## BEGIN PROVIDED MATERIAL

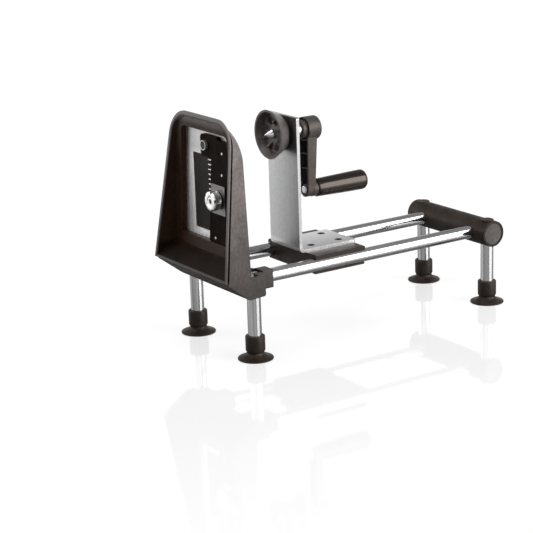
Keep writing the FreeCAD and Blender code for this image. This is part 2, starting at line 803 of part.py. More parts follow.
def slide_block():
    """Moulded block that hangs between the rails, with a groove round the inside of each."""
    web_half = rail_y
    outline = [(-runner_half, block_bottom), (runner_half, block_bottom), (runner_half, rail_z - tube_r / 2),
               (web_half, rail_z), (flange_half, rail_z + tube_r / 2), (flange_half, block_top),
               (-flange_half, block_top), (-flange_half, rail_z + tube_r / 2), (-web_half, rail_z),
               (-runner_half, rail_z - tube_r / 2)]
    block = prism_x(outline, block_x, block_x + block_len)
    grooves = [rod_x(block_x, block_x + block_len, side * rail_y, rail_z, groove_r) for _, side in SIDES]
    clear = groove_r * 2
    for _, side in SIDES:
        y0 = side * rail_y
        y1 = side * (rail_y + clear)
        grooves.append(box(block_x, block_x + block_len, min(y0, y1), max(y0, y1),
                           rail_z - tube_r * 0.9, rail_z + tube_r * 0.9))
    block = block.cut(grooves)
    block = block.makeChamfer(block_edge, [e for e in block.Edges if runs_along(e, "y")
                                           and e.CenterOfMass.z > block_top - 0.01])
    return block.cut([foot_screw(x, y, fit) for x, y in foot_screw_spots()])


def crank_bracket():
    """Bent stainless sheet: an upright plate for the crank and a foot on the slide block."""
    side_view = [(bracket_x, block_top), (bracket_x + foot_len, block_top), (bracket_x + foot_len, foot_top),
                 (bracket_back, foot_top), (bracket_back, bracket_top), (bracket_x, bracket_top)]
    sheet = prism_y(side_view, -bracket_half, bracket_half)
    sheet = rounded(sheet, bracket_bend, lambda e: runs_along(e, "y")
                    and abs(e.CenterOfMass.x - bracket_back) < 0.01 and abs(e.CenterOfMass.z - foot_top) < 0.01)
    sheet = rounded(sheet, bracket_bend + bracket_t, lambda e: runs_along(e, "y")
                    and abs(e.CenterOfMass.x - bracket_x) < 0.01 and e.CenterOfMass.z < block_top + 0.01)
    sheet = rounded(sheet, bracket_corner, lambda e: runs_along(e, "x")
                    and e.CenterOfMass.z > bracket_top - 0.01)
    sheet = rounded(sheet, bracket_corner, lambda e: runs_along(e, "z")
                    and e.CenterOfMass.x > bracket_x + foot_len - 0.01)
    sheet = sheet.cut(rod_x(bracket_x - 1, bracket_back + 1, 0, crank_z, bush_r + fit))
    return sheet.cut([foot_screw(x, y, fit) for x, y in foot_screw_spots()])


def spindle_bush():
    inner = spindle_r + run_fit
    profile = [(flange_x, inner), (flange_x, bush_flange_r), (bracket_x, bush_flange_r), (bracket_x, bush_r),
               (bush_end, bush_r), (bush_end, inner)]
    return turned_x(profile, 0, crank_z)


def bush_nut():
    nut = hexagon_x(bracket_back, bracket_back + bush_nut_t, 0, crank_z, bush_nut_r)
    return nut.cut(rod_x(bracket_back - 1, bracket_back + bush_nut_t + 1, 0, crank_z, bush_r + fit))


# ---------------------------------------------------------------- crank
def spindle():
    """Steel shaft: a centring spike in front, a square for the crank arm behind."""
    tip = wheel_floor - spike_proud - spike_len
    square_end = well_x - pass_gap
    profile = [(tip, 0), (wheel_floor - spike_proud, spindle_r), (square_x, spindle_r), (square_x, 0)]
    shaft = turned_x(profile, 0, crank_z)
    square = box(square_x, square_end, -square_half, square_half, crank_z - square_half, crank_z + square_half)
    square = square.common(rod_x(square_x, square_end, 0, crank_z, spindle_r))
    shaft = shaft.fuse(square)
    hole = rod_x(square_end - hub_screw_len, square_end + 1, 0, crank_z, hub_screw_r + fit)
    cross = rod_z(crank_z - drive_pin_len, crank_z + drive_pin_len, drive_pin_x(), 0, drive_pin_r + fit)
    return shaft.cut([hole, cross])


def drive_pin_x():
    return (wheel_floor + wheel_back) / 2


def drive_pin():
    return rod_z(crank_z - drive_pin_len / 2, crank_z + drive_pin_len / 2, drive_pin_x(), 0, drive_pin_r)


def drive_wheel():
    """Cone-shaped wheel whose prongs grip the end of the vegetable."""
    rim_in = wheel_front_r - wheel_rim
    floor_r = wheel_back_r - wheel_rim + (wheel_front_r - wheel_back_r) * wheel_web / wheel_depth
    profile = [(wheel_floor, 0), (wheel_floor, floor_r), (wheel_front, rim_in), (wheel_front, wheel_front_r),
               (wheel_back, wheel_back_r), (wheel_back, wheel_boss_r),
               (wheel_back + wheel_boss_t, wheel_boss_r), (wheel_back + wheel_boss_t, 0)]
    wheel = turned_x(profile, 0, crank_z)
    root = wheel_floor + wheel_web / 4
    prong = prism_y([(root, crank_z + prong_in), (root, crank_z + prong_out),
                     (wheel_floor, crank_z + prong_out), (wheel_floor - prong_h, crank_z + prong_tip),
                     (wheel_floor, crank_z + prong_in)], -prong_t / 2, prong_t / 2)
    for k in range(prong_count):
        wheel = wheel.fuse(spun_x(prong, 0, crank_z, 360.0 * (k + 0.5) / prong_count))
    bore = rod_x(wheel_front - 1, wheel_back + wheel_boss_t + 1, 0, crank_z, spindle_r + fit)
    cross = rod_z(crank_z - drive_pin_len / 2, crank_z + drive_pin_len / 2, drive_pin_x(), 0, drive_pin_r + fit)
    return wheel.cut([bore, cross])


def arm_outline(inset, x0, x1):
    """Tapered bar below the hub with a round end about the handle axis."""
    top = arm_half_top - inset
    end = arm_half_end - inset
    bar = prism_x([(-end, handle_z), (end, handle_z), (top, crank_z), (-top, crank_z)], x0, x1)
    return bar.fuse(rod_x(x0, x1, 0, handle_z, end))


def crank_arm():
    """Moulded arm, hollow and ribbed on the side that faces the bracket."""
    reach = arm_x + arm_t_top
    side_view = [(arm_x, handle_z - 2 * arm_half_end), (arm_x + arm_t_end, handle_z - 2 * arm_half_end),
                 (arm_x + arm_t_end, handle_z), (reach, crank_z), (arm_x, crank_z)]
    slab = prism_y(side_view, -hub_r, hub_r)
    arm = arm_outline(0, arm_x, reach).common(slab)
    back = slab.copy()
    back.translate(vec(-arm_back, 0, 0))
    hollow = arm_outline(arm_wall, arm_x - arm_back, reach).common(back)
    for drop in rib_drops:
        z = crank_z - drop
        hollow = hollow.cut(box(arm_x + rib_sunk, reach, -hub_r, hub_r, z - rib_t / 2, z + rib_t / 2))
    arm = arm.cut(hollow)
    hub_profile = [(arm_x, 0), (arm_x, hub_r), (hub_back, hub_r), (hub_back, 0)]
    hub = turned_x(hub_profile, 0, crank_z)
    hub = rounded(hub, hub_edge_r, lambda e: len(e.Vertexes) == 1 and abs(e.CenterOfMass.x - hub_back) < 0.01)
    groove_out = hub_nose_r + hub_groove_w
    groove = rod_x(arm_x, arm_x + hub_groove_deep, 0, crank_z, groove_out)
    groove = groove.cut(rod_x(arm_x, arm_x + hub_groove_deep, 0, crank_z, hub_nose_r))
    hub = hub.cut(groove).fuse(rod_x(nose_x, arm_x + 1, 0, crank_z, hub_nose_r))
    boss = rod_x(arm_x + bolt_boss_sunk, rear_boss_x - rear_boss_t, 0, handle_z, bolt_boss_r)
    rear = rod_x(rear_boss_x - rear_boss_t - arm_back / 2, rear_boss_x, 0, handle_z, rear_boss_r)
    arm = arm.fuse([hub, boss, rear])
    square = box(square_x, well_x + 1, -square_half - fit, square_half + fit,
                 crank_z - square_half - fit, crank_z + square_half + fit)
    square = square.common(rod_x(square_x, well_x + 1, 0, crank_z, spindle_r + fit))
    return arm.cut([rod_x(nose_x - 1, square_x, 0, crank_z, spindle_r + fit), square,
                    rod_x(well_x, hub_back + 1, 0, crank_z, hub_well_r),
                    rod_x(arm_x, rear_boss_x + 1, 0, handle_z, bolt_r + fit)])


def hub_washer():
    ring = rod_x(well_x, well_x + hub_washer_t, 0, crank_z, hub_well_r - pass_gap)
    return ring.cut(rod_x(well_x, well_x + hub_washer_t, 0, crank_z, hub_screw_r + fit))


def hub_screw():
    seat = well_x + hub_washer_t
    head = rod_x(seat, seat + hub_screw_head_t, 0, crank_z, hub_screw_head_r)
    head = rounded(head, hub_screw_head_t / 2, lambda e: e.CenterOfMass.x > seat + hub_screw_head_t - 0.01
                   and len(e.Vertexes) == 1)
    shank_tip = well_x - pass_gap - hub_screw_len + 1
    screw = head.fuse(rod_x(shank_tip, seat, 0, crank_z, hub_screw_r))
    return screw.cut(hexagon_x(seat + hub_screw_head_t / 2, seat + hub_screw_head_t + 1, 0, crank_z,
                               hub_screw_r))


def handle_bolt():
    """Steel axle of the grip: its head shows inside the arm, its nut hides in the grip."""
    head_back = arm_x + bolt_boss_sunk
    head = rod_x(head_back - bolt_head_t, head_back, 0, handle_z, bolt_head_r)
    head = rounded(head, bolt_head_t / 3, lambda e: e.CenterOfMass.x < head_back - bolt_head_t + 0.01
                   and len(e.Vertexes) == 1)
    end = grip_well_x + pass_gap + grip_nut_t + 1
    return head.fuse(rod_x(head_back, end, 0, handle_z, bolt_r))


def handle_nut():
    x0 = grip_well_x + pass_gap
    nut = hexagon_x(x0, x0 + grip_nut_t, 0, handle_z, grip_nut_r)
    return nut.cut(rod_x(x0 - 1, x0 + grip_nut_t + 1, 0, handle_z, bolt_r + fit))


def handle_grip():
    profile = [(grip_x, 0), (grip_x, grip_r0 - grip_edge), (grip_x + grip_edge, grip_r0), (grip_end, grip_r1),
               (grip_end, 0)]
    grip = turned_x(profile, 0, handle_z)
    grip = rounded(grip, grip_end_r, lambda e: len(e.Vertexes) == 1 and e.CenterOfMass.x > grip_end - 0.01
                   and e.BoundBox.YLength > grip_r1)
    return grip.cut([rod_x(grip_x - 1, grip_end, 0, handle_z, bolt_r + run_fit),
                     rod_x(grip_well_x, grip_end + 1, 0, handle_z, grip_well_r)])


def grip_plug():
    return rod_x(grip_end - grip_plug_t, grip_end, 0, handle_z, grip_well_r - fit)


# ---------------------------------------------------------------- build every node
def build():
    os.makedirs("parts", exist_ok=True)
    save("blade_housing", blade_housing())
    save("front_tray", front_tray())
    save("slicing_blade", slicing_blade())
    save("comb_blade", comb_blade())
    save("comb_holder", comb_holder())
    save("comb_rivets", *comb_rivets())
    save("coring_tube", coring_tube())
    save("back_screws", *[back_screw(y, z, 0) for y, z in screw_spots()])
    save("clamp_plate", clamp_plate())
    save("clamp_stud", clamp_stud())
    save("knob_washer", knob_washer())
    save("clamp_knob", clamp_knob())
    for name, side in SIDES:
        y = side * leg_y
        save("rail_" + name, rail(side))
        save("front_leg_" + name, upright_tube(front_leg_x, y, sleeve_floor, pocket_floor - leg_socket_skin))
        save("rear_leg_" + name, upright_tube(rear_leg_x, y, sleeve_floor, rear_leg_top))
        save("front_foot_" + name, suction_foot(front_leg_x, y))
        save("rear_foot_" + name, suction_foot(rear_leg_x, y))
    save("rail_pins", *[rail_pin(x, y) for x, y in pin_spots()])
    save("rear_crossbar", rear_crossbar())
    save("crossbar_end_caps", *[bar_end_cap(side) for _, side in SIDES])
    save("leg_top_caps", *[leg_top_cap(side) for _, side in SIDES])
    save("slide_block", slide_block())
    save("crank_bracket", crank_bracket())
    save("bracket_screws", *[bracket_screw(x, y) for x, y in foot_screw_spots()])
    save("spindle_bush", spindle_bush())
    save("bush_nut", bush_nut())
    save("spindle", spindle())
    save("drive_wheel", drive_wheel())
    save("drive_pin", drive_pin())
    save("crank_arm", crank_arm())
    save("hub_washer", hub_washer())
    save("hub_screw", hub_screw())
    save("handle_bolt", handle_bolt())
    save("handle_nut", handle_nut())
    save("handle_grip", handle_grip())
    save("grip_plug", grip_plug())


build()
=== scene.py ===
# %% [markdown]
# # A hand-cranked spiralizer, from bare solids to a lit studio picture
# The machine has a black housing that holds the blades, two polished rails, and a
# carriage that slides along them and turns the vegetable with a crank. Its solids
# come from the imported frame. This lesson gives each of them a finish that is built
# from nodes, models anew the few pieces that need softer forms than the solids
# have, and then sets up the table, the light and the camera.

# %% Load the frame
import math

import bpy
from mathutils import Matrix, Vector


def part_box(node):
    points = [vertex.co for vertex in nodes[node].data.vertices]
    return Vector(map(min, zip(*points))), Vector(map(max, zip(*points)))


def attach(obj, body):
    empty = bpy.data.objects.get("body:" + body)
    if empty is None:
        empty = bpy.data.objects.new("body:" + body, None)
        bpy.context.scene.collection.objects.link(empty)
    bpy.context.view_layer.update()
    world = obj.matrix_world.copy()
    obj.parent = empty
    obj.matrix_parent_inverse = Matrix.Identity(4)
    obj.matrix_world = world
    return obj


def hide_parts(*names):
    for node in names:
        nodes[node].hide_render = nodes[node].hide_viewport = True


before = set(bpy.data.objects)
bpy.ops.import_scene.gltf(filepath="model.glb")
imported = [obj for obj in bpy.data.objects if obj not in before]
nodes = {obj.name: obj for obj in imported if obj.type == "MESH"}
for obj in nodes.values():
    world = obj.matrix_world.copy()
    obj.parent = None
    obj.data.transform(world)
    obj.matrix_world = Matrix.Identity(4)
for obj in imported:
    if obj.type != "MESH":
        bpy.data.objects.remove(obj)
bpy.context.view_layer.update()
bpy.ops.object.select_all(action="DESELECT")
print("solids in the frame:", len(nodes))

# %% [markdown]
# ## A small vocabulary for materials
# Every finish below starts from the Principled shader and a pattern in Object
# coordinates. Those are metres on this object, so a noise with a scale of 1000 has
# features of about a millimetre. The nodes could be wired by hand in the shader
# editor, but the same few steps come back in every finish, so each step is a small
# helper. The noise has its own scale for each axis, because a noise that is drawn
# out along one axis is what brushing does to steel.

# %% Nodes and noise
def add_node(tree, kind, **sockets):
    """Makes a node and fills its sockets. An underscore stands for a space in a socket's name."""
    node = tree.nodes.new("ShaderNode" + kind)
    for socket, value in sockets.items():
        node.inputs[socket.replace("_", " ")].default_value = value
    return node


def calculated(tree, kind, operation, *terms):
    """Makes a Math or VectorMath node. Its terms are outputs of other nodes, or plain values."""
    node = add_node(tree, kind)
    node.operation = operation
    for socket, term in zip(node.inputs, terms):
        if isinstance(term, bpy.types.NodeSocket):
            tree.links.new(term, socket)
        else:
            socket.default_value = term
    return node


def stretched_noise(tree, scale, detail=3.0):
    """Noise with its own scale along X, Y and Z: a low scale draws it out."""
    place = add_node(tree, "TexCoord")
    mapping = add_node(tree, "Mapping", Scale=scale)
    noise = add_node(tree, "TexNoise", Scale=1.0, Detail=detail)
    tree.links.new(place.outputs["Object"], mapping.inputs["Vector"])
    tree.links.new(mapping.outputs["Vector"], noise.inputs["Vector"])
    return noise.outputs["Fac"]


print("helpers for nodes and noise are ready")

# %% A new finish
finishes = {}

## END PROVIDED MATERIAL

GOAL >> Return all lines containing the word "data".

SOLUTION TO THE PROBLEM >>
    points = [vertex.co for vertex in nodes[node].data.vertices]
    empty = bpy.data.objects.get("body:" + body)
        empty = bpy.data.objects.new("body:" + body, None)
before = set(bpy.data.objects)
imported = [obj for obj in bpy.data.objects if obj not in before]
    obj.data.transform(world)
        bpy.data.objects.remove(obj)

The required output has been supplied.